*Work required*. Nothing but the lines from the line that contains "const hood = new THREE.Group();" through the line that contains "obj.data.transform(world)" should appear in the output, each reproduced exactly.

— begin Data for this exercise —

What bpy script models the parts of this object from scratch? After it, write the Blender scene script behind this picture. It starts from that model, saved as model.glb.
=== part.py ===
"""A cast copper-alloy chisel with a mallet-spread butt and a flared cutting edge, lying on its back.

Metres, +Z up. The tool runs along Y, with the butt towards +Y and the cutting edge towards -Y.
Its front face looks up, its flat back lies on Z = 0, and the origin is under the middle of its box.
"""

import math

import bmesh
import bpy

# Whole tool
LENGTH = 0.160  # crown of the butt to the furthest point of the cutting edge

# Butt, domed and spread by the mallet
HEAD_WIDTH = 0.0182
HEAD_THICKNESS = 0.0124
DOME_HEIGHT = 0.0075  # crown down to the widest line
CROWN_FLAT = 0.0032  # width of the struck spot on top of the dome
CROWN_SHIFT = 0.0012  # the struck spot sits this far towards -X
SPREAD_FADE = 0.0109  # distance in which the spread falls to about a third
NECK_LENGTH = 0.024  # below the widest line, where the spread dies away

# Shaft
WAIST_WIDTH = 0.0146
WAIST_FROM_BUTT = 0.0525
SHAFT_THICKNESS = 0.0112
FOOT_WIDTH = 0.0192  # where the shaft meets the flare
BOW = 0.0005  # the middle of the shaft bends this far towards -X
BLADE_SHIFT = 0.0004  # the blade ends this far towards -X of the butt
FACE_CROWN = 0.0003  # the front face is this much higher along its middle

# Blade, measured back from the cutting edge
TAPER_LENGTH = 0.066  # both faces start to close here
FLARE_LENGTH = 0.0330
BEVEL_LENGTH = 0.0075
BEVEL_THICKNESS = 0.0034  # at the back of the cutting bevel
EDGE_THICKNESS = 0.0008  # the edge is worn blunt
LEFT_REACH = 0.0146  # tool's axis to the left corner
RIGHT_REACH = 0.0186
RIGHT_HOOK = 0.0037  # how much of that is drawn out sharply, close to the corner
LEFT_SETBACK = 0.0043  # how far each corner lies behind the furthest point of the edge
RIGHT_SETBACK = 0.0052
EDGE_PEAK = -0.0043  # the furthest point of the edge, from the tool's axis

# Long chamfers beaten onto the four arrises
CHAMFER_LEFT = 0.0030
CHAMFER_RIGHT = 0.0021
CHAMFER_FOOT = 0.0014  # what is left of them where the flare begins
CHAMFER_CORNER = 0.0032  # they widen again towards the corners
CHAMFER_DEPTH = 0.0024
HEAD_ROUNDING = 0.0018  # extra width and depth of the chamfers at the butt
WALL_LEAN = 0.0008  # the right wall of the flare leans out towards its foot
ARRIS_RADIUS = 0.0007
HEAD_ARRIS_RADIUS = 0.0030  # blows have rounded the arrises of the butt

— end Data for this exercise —
— begin Data for this exercise —

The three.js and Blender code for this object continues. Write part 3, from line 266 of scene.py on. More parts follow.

— end Data for this exercise —
— begin Data for this exercise —

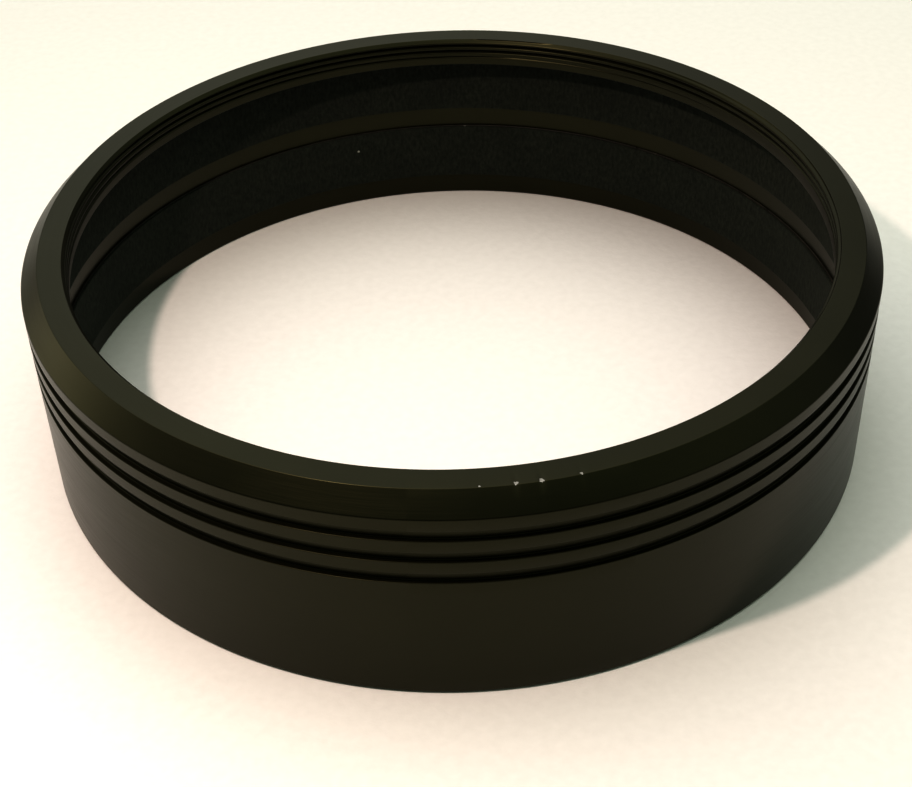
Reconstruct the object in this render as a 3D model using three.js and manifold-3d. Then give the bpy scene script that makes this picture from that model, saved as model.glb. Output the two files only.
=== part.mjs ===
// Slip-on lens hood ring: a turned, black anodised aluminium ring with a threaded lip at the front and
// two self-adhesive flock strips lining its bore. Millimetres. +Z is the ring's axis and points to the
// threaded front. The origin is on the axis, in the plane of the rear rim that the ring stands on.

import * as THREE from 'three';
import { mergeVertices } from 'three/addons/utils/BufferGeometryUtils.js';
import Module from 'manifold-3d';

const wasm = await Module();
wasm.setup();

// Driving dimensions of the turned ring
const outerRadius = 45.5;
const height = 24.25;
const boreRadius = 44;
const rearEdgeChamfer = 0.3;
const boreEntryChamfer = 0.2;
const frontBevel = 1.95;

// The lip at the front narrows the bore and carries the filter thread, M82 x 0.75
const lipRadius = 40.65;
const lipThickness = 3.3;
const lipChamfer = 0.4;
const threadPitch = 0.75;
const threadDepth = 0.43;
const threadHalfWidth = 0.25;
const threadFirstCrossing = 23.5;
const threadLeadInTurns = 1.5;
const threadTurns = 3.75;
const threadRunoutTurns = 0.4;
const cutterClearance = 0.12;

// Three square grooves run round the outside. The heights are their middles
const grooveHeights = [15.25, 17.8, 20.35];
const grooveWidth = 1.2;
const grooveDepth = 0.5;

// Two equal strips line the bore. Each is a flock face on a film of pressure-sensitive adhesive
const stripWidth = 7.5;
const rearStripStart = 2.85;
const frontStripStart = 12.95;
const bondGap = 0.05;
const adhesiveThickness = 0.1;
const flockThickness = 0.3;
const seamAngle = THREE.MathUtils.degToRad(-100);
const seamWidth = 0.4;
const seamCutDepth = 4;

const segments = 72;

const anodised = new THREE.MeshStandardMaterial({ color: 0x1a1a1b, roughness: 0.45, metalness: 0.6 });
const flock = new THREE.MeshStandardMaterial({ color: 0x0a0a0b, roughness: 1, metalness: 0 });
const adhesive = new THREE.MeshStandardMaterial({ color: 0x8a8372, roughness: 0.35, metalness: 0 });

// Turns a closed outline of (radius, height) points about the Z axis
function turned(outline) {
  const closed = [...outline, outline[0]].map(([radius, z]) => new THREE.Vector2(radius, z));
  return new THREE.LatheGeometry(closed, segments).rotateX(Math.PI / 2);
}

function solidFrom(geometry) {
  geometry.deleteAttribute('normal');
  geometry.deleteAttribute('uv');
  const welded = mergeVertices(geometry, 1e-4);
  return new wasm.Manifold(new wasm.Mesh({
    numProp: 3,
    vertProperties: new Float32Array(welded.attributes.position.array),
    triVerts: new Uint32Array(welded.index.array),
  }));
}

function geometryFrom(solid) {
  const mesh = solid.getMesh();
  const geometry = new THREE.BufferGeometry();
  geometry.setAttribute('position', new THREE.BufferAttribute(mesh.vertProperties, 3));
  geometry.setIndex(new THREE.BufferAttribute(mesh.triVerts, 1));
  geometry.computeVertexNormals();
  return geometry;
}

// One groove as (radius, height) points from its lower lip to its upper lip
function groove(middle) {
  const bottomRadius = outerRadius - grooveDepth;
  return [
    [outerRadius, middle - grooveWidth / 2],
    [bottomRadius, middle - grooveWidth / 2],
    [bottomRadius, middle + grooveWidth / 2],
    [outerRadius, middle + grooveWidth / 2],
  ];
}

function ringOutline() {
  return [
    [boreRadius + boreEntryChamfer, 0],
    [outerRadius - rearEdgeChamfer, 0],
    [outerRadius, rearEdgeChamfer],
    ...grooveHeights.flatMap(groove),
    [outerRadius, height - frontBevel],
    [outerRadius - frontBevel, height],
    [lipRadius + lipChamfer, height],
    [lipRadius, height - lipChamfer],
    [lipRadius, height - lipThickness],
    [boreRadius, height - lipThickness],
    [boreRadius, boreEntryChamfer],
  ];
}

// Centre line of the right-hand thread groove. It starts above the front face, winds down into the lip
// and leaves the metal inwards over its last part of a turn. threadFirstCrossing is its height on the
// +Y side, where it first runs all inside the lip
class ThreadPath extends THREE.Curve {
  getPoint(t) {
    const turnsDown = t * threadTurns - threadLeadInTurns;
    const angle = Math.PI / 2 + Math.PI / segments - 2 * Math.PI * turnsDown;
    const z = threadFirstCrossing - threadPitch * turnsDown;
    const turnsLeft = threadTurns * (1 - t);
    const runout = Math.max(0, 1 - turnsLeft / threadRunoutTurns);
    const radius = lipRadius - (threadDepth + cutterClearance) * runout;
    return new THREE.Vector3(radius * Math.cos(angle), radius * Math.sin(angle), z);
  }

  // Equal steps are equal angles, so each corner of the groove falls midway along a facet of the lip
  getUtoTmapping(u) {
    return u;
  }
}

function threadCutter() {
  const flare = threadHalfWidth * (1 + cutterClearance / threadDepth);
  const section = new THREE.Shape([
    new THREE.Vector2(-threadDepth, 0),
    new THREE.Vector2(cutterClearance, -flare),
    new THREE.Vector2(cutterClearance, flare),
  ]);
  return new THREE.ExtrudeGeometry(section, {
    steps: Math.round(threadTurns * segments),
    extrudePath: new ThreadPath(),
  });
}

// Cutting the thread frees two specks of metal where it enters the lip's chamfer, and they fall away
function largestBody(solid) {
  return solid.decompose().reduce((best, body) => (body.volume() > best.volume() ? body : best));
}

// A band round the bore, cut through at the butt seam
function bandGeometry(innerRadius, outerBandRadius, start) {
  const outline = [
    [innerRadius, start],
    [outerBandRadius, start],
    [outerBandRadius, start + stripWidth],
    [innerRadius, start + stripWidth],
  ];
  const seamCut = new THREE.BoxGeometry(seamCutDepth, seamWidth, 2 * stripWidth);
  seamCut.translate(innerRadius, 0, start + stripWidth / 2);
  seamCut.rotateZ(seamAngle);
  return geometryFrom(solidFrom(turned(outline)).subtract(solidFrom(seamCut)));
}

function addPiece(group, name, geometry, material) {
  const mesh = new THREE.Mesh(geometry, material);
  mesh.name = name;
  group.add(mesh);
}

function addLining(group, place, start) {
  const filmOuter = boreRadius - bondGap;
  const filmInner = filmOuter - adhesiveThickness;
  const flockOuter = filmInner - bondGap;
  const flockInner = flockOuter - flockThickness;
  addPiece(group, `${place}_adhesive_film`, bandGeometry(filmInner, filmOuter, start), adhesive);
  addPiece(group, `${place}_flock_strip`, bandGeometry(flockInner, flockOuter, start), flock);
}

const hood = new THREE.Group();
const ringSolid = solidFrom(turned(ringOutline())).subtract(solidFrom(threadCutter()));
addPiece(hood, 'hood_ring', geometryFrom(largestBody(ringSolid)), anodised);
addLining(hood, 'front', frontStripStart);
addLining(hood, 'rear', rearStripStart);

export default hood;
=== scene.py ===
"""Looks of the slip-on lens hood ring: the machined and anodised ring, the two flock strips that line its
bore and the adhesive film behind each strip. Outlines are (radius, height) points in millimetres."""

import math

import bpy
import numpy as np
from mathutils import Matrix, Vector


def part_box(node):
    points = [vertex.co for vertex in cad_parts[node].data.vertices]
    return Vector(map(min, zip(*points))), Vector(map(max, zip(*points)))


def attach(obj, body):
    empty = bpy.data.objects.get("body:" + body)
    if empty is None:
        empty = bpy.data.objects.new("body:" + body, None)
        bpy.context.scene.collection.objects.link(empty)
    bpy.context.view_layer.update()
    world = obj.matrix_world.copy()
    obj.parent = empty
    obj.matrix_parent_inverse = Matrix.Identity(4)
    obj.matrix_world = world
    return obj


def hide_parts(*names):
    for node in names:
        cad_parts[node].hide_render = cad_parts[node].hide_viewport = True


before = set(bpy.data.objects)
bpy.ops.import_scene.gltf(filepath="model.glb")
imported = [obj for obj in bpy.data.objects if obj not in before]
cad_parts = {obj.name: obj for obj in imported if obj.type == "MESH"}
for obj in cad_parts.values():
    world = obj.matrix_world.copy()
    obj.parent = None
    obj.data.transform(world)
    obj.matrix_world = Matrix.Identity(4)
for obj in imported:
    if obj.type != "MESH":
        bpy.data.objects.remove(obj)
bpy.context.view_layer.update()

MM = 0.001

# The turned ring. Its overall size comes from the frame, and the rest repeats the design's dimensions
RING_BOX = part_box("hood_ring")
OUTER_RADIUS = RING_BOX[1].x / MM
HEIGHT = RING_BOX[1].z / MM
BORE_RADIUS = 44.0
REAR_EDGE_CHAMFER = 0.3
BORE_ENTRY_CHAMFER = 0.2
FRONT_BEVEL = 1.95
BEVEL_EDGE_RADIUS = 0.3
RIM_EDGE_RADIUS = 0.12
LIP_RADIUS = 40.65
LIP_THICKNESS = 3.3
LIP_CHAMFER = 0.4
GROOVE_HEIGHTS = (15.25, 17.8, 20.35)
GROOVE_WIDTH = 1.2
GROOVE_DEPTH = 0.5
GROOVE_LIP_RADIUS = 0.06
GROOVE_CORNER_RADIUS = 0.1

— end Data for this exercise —

*Response to this task*.
const hood = new THREE.Group();
const ringSolid = solidFrom(turned(ringOutline())).subtract(solidFrom(threadCutter()));
addPiece(hood, 'hood_ring', geometryFrom(largestBody(ringSolid)), anodised);
addLining(hood, 'front', frontStripStart);
addLining(hood, 'rear', rearStripStart);

export default hood;
=== scene.py ===
"""Looks of the slip-on lens hood ring: the machined and anodised ring, the two flock strips that line its
bore and the adhesive film behind each strip. Outlines are (radius, height) points in millimetres."""

import math

import bpy
import numpy as np
from mathutils import Matrix, Vector


def part_box(node):
    points = [vertex.co for vertex in cad_parts[node].data.vertices]
    return Vector(map(min, zip(*points))), Vector(map(max, zip(*points)))


def attach(obj, body):
    empty = bpy.data.objects.get("body:" + body)
    if empty is None:
        empty = bpy.data.objects.new("body:" + body, None)
        bpy.context.scene.collection.objects.link(empty)
    bpy.context.view_layer.update()
    world = obj.matrix_world.copy()
    obj.parent = empty
    obj.matrix_parent_inverse = Matrix.Identity(4)
    obj.matrix_world = world
    return obj


def hide_parts(*names):
    for node in names:
        cad_parts[node].hide_render = cad_parts[node].hide_viewport = True


before = set(bpy.data.objects)
bpy.ops.import_scene.gltf(filepath="model.glb")
imported = [obj for obj in bpy.data.objects if obj not in before]
cad_parts = {obj.name: obj for obj in imported if obj.type == "MESH"}
for obj in cad_parts.values():
    world = obj.matrix_world.copy()
    obj.parent = None
    obj.data.transform(world)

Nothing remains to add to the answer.